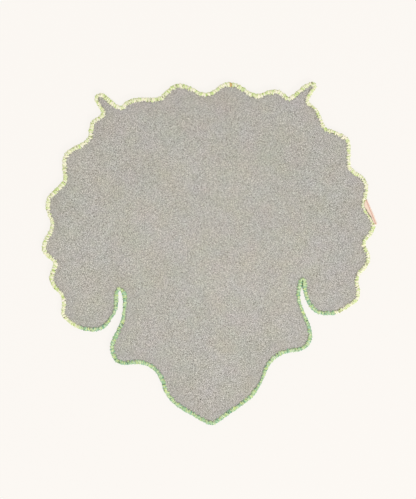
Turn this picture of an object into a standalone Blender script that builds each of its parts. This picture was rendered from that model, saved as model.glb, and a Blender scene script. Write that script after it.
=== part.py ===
"""A child's tufted floor rug, cut to the outline of a horned, frilled animal's head.

It lies face down: the cut pile is underneath and the woven backing cloth is on top. Yarn is
sewn over and over along the whole edge, and a small blank tape is caught in that edge.
+Z is up and +Y points to the crown of the head. The origin is on the floor, under the middle.
"""
import math
from collections import namedtuple

import bmesh
import bpy
from mathutils import Matrix, Vector
from mathutils.geometry import interpolate_bezier

# Depths of the layers, in metres, from the floor up.
PILE_DEPTH = 0.0090
GROUND_DEPTH = 0.0028
CLOTH_THICKNESS = 0.0014
SEAM_GAP = 0.0003

# The sewn edge stands outside the ground and the cloth, and its lip rounds over the cloth.
LIP_RISE = 0.0020
LIP_STEPS = 4
EDGE_CLEARANCE = 0.0016
FOOT_RISE = 0.0012
FOOT_SHARE = 0.82

# How far the layers reach outwards from the middle line of the sewn edge.
PILE_REACH = 0.0033
GROUND_REACH = 0.0012

# The tape: its outer long side runs between these two corners.
TAPE_TOP_MM = (444.2, 127.0)
TAPE_FOOT_MM = (465.8, 57.4)
TAPE_TOP_WIDTH = 0.0098
TAPE_FOOT_WIDTH = 0.0080
TAPE_THICKNESS = 0.0010

# How finely the outline is followed, and how it bends between its points.
HANDLE_SHARE = 1 / 3
CURVE_STEPS = 12
LONGEST_STEP = 0.0105
SHORTEST_STEP = 0.0030
LARGEST_TURN = math.radians(13)
STRAIGHT_TURN = math.radians(0.1)
TIGHT_BEND_SHARE = 0.75
SHARP_EDGE = math.radians(50)

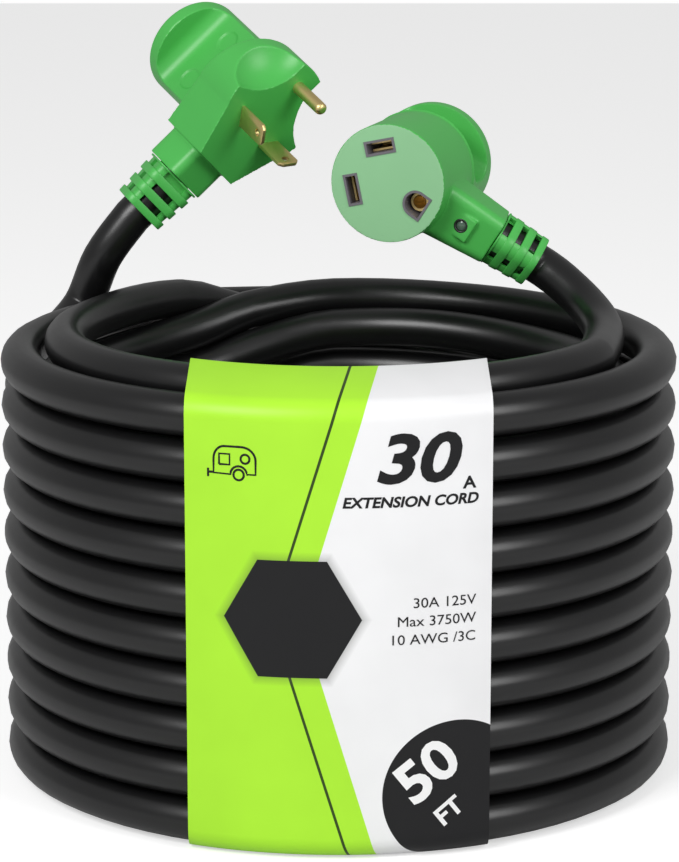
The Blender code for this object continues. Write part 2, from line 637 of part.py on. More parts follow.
def coil():
    """Both layers of turns as one turned ring, with the two stretches that rise from it."""
    radius = JACKET_D / 2
    outer, inner = [], []
    for level in reversed(range(LEVELS)):
        z = COIL_BASE + radius + level * TURN_PITCH
        outer += [(OUTER_TURN_R + x, z + y) for x, y in arc(0, 0, radius, 52, -52, 3)]
    for level in range(LEVELS - 1):
        z = COIL_BASE + radius + TOP_TURN_RISE + level * TURN_PITCH
        inner += [(INNER_TURN_R + x, z + y) for x, y in arc(0, 0, radius, 232, 128, 2)]
    seat = TOP_TURN_Z - TURN_PITCH + radius
    split = OUTER_TURN_R - radius
    top = [(INNER_TURN_R, seat), (split - 0.0004, seat), (split, TOP_Z)]
    crown = [(OUTER_TURN_R + x, TOP_Z + y) for x, y in arc(0, 0, radius, 150, 90, 2)]
    foot = [(OUTER_TURN_R, COIL_BASE), (INNER_TURN_R, COIL_BASE)]
    profile = top + crown + outer + foot + inner
    ring = turned("coil_turns", [*profile, profile[0]], PARTS, None, MATS["jacket"], steps=44)
    move(apply_modifiers(ring), Matrix.Translation(COIL_CENTRE))
    hump = []
    for share in (0, 0.14, 0.28, 0.42, 0.56, 0.70, 0.84, 1 - END_STEP / 88, 1):
        angle = HUMP_START + (360 + TOP_TURN_END - HUMP_START) * share
        rise = share * share * (3 - 2 * share)
        low = TOP_TURN_Z - TURN_PITCH - 0.0008
        hump.append(on_turn(angle - FACE_GAP_ANGLE * share, INNER_TURN_R, low + (TOP_TURN_Z - low) * rise))
    cut(ring, tube_mesh("coil_hump", hump, JACKET_D), "UNION")
    cut(ring, tube_mesh("coil_stub", plug_lead_points()[1], JACKET_D), "UNION")
    return ring


def plug_lead_points():
    """The lead's points, and those of the stub that carries it into the coil."""
    matrix = Matrix.LocRotScale(PLUG_AT, PLUG_TURN, None)
    way_out = PLUG_NECK_END - PLUG_RELIEF_L - STRAIGHT_EXIT
    inside = [matrix @ Vector((x, 0, PLUG_NECK_Z)) for x in (PLUG_JACKET_END, way_out)]
    middle = (inside[0] + inside[1]) / 2
    points = smooth_path([inside[1], *[beside_coil(*p) for p in PLUG_ROUTE]], 1.6 * JACKET_D)
    lead, stub = points[:-PLUG_STUB_POINTS], points[-PLUG_STUB_POINTS:]
    split = (lead[-1] + stub[0]) / 2
    onward = (stub[0] - lead[-1]).normalized()
    return [inside[0], middle, *lead, split], [split + onward * FIT, *stub]


def connector_lead_points():
    matrix = Matrix.LocRotScale(CONNECTOR_AT, CONNECTOR_TURN, None) @ connector_neck_matrix()
    way_out = CONNECTOR_NECK_END + CONNECTOR_RELIEF_L + STRAIGHT_EXIT
    inside = [matrix @ Vector((0, 0, z)) for z in (CONNECTOR_JACKET_END, way_out)]
    middle = [(inside[0] + inside[1]) / 2]
    route = [beside_coil(*p) for p in CONNECTOR_ROUTE]
    joins = on_turn(TOP_TURN_START, INNER_TURN_R, TOP_TURN_Z)
    lead = smooth_path([inside[1], *route, joins], 1.6 * JACKET_D)
    steps = 16
    turn = [TOP_TURN_START + (TOP_TURN_END - TOP_TURN_START) * i / steps for i in range(1, steps)]
    turn += [TOP_TURN_END + END_STEP, TOP_TURN_END]
    return [inside[0], *middle, *lead, *[on_turn(a, INNER_TURN_R, TOP_TURN_Z) for a in turn]]


def sleeve():
    """Card band round the coil's section, across the front."""
    radius = JACKET_D / 2
    out = OUTER_TURN_R + radius + SLEEVE_GAP
    inn = INNER_TURN_R - radius - SLEEVE_GAP
    high, low = TOP_TURN_Z + radius + SLEEVE_GAP, TOP_Z + radius + SLEEVE_GAP
    base = SLEEVE_T

    def section(grow):
        r = radius + grow
        points = arc(out - radius, base + radius, r, -90, 0, 5)
        points += arc(out - radius, low - radius, r, 0, 75, 5)
        points += arc(inn + radius, high - radius, r, 90, 180, 5)
        points += arc(inn + radius, base + radius, r, 180, 270, 5)
        return points

    bm = bmesh.new()
    steps = 14
    rings = []
    for i in range(steps + 1):
        along = SLEEVE_HALF_W * (2 * i / steps - 1)
        rings.append([bm.verts.new((r * math.sin(along / r), -r * math.cos(along / r), z))
                      for r, z in section(0)])
    count = len(rings[0])
    for ring, following in zip(rings, rings[1:]):
        for i in range(count):
            j = (i + 1) % count
            bm.faces.new((ring[i], following[i], following[j], ring[j]))
    band = mesh_object("label_sleeve", bm, PARTS, None, MATS["card"])
    card = band.modifiers.new("Card", "SOLIDIFY")
    card.thickness = SLEEVE_T
    card.offset = 1
    card.use_even_offset = True
    return move(band, Matrix.Translation(COIL_CENTRE))



clear_scene()
PARTS = new_collection("shore_power_cord")
CUTTERS = new_collection("cutters")
MATS = {
    "green": material("green_vinyl", GREEN, 0.45),
    "brass": material("brass", BRASS, 0.28, 1.0),
    "jacket": material("black_jacket", BLACK, 0.45),
    "white": material("white_plastic", (0.85, 0.85, 0.82), 0.4),
    "black": material("black_insulation", (0.03, 0.03, 0.03), 0.4),
    "ground": material("green_insulation", (0.05, 0.30, 0.08), 0.4),
    "grey": material("grey_insert", (0.22, 0.22, 0.23), 0.5),
    "lens": material("clear_lens", (0.75, 0.80, 0.78), 0.1),
    "led": material("lamp_resin", (0.70, 0.85, 0.70), 0.2),
    "card": material("printed_card", (0.55, 0.75, 0.10), 0.5),
}


def main():
    plug_frame = link(bpy.data.objects.new("plug_frame", None), PARTS)
    plug_frame.location = PLUG_AT
    plug_frame.rotation_euler = PLUG_TURN
    connector_frame = link(bpy.data.objects.new("connector_frame", None), PARTS)
    connector_frame.location = CONNECTOR_AT
    connector_frame.rotation_euler = CONNECTOR_TURN
    bpy.context.view_layer.update()

    plug_body(plug_frame)
    plug_inside(plug_frame)
    cable = Matrix.Translation((PLUG_NECK_END - FIT, 0, PLUG_NECK_Z))
    cable = cable @ Matrix.Rotation(-math.pi / 2, 4, "Y") @ Matrix.Rotation(PLUG_RELIEF_TWIST, 4, "Z")
    relief("plug_strain_relief", PLUG_RELIEF_ROOT, PLUG_RELIEF_TIP, PLUG_RELIEF_L - FIT, cable, plug_frame)

    connector_body(connector_frame)
    connector_inside(connector_frame)
    neck = connector_neck_matrix() @ Matrix.Translation((0, 0, CONNECTOR_NECK_END + FIT))
    neck = neck @ Matrix.Rotation(CONNECTOR_RELIEF_TWIST, 4, "Z")
    relief("connector_strain_relief", CONNECTOR_RELIEF_ROOT, CONNECTOR_RELIEF_TIP, CONNECTOR_RELIEF_L - FIT,
           neck, connector_frame)

    coil()
    tube("plug_lead", plug_lead_points()[0], JACKET_D, PARTS, None, MATS["jacket"])
    tube("connector_lead", connector_lead_points(), JACKET_D, PARTS, None, MATS["jacket"])
    sleeve()


main()
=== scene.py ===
import math
import bpy
from mathutils import Euler, Matrix, Vector


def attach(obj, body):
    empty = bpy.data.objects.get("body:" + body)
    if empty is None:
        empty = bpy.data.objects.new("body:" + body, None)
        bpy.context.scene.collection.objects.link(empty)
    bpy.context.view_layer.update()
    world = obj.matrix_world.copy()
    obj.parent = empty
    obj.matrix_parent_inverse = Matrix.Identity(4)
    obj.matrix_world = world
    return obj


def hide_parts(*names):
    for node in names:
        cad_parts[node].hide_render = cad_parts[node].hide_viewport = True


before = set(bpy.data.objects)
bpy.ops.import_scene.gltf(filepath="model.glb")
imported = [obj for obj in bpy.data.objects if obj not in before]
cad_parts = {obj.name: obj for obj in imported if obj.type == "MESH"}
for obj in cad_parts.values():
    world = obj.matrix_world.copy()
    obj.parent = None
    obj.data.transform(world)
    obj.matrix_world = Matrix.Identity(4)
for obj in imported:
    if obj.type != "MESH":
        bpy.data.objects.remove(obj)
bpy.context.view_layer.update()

# where things are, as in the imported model
coil = {"centre": Vector((0, -0.0043, 0)), "jacket": 0.0166, "pitch": 0.0176,
        "outer": 0.1275, "inner": 0.1099, "firstLevel": 0.0093, "topRise": 0.0066}
plugPose = {"at": Vector((-0.0272, 0.0829, 0.2547)), "turn": (120.5, -43.3, 10.6),
            "cable": (-0.0480, 0, -0.0155)}
connectorPose = {"at": Vector((0.0200, 0.0450, 0.2302)), "turn": (90.6, 32.8, -18.5),
                 "cable": (0.0245, 0, -0.0222), "neckTilt": math.radians(13), "neckLength": 0.0215}


def poseMatrix(pose):
    turn = Euler([math.radians(a) for a in pose["turn"]])
    return Matrix.LocRotScale(coil["centre"] + pose["at"], turn, None)


plugPlace = poseMatrix(plugPose)
connectorPlace = poseMatrix(connectorPose)
plugCable = Matrix.Translation(plugPose["cable"]) @ Matrix.Rotation(-math.pi / 2, 4, "Y")
connectorCable = (Matrix.Translation(connectorPose["cable"])
                  @ Matrix.Rotation(math.pi / 2 + connectorPose["neckTilt"], 4, "Y"))

# camera
camera = {"at": (0, -1.4585, 0.458), "down": 14.257, "lens": 194.76, "shift": (0.0013, 0.1677)}
cameraData = bpy.data.cameras.new("camera")
cameraObject = bpy.data.objects.new("camera", cameraData)
bpy.context.scene.collection.objects.link(cameraObject)
cameraObject.location = camera["at"]
cameraObject.rotation_euler = (math.radians(90 - camera["down"]), 0, 0)
cameraData.sensor_fit = "HORIZONTAL"
cameraData.sensor_width = 36
cameraData.lens = camera["lens"]
cameraData.shift_x, cameraData.shift_y = camera["shift"]
cameraData.clip_end = 20
bpy.context.scene.camera = cameraObject
bpy.context.scene.view_settings.view_transform = "Standard"
print("camera set")


# cord: one line from the plug, through both layers, to the connector
def level(k):
    return coil["firstLevel"] + (k - 1) * coil["pitch"]


def innerLevel(k):
    return level(k) + coil["topRise"]


def ease(keys, x):
    # smooth between the keys, and never past one
    last = len(keys) - 1
    slopes = [(b[1] - a[1]) / (b[0] - a[0]) for a, b in zip(keys, keys[1:])]
    i = next((i for i in range(last) if x < keys[i + 1][0]), last - 1)
    ends = []
    for j in (i, i + 1):
        tangent = 0.0
        if 0 < j < last and slopes[j - 1] * slopes[j] > 0:
            before, after = keys[j][0] - keys[j - 1][0], keys[j + 1][0] - keys[j][0]
            w1, w2 = 2 * after + before, after + 2 * before
            tangent = (w1 + w2) / (w1 / slopes[j - 1] + w2 / slopes[j])
        ends.append(tangent)
    span = keys[i + 1][0] - keys[i][0]
    t = (x - keys[i][0]) / span
    return (keys[i][1] * (1 + 2 * t) * (1 - t) ** 2 + ends[0] * span * t * (1 - t) ** 2
            + keys[i + 1][1] * t * t * (3 - 2 * t) + ends[1] * span * t * t * (t - 1))


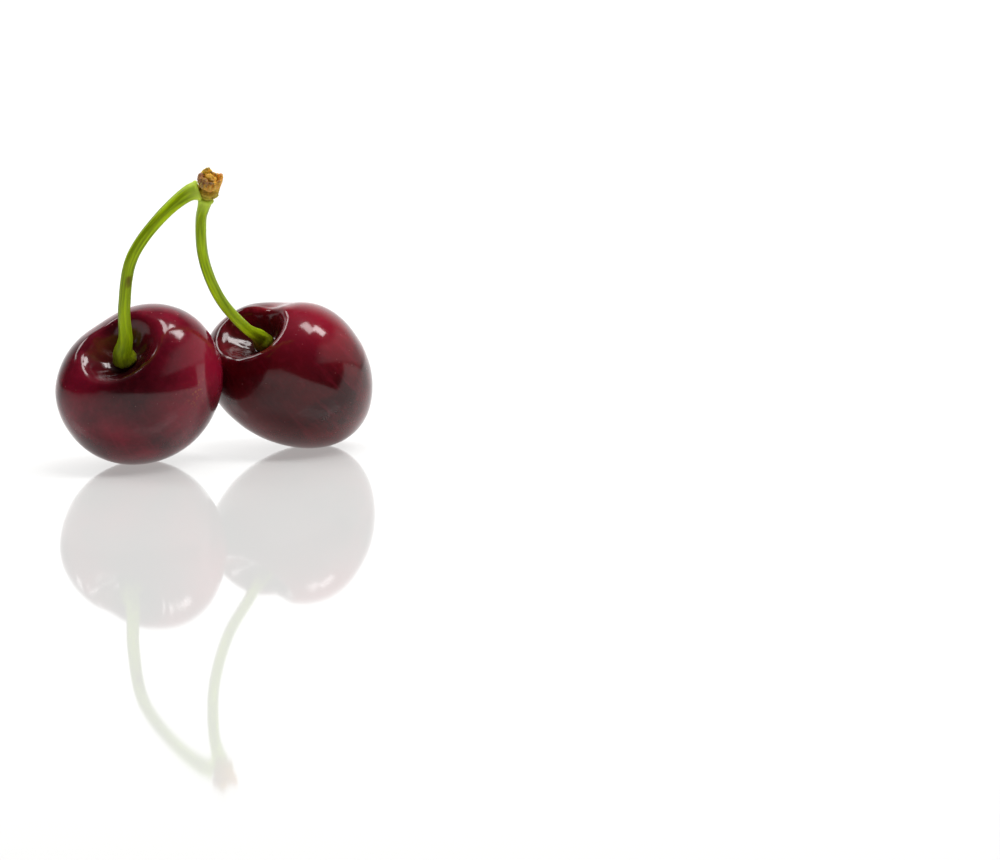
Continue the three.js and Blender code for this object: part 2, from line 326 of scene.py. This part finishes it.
def streak_group():
    """Fine lines that run along the piece's own length."""
    tree, given, out = new_group("streaks", {"Scale": 1.0, "Stretch": 0.1, "Low": 0.4, "High": 0.6})
    parts = add(tree, "ShaderNodeSeparateXYZ", {"Vector": given["Vector"]})
    along = maths(tree, "MULTIPLY", parts.outputs[2], given["Stretch"])
    drawn = add(tree, "ShaderNodeCombineXYZ", {0: parts.outputs[0], 1: parts.outputs[1], 2: along})
    grain = add(tree, "ShaderNodeTexNoise", {
        "Vector": drawn.outputs[0], "Scale": given["Scale"], "Detail": 3.0,
    })
    mask = spread(tree, grain.outputs["Fac"], given["Low"], given["High"])
    tree.links.new(mask, out.inputs["Mask"])
    return tree


GROUPS = {"mottle": mottle_group(), "flecks": fleck_group(), "streaks": streak_group()}


def effect(tree, name, vector, **numbers):
    """The mask of one of the shared effects, with this material's own numbers."""
    node = tree.nodes.new("ShaderNodeGroup")
    node.node_tree = GROUPS[name]
    tree.links.new(vector, node.inputs["Vector"])
    for number, value in numbers.items():
        node.inputs[number.capitalize()].default_value = value
    return node.outputs["Mask"]


def kept(tree, name, output="Fac"):
    """A coordinate or mask that was kept on the piece."""
    return add(tree, "ShaderNodeAttribute", attribute_name=name).outputs[output]


def new_material(name, **constants):
    """A material with constants on its shader's sockets; gives its tree and shader too."""
    material = bpy.data.materials.new(name)
    material.use_nodes = True
    tree = material.node_tree
    shader = tree.nodes["Principled BSDF"]
    for socket, value in constants.items():
        shader.inputs[socket.replace("_", " ")].default_value = value
    return material, tree, shader


def layered(tree, colour, *layers):
    """A colour with tints laid over it in turn.

    Each layer is a mask, or the name of one kept on the piece, its strength and its tint.
    """
    for mask, strength, tint in layers:
        if isinstance(mask, str):
            mask = kept(tree, mask)
        colour = blended(tree, maths(tree, "MULTIPLY", mask, strength), colour, tint)
    return colour


def raised(tree, shader, height, strength, distance):
    """Feeds a height to the shader's normal; the distance is in millimetres."""
    bump = add(tree, "ShaderNodeBump", {
        "Height": height, "Strength": strength, "Distance": distance * MM,
    })
    tree.links.new(bump.outputs[0], shader.inputs["Normal"])


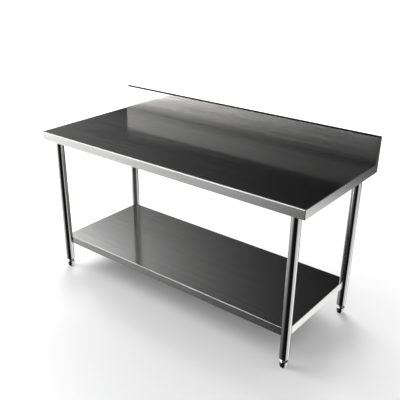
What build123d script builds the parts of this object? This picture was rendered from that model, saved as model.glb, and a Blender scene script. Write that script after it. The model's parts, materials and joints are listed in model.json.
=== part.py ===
━━━━━━━━━━━━━━━━━━━━━━━━━━━━━━
#### Problem to solve:
Extract, word for word, the line containing "obj.matrix_world = Matrix.Identity(4)", the line containing "return level(k) +", and every line between them.

#### Task output:
    obj.matrix_world = Matrix.Identity(4)
for obj in imported:
    if obj.type != "MESH":
        bpy.data.objects.remove(obj)
bpy.context.view_layer.update()

# where things are, as in the imported model
coil = {"centre": Vector((0, -0.0043, 0)), "jacket": 0.0166, "pitch": 0.0176,
        "outer": 0.1275, "inner": 0.1099, "firstLevel": 0.0093, "topRise": 0.0066}
plugPose = {"at": Vector((-0.0272, 0.0829, 0.2547)), "turn": (120.5, -43.3, 10.6),
            "cable": (-0.0480, 0, -0.0155)}
connectorPose = {"at": Vector((0.0200, 0.0450, 0.2302)), "turn": (90.6, 32.8, -18.5),
                 "cable": (0.0245, 0, -0.0222), "neckTilt": math.radians(13), "neckLength": 0.0215}


def poseMatrix(pose):
    turn = Euler([math.radians(a) for a in pose["turn"]])
    return Matrix.LocRotScale(coil["centre"] + pose["at"], turn, None)


plugPlace = poseMatrix(plugPose)
connectorPlace = poseMatrix(connectorPose)
plugCable = Matrix.Translation(plugPose["cable"]) @ Matrix.Rotation(-math.pi / 2, 4, "Y")
connectorCable = (Matrix.Translation(connectorPose["cable"])
                  @ Matrix.Rotation(math.pi / 2 + connectorPose["neckTilt"], 4, "Y"))

# camera
camera = {"at": (0, -1.4585, 0.458), "down": 14.257, "lens": 194.76, "shift": (0.0013, 0.1677)}
cameraData = bpy.data.cameras.new("camera")
cameraObject = bpy.data.objects.new("camera", cameraData)
bpy.context.scene.collection.objects.link(cameraObject)
cameraObject.location = camera["at"]
cameraObject.rotation_euler = (math.radians(90 - camera["down"]), 0, 0)
cameraData.sensor_fit = "HORIZONTAL"
cameraData.sensor_width = 36
cameraData.lens = camera["lens"]
cameraData.shift_x, cameraData.shift_y = camera["shift"]
cameraData.clip_end = 20
bpy.context.scene.camera = cameraObject
bpy.context.scene.view_settings.view_transform = "Standard"
print("camera set")


# cord: one line from the plug, through both layers, to the connector
def level(k):
    return coil["firstLevel"] + (k - 1) * coil["pitch"]


def innerLevel(k):
    return level(k) + coil["topRise"]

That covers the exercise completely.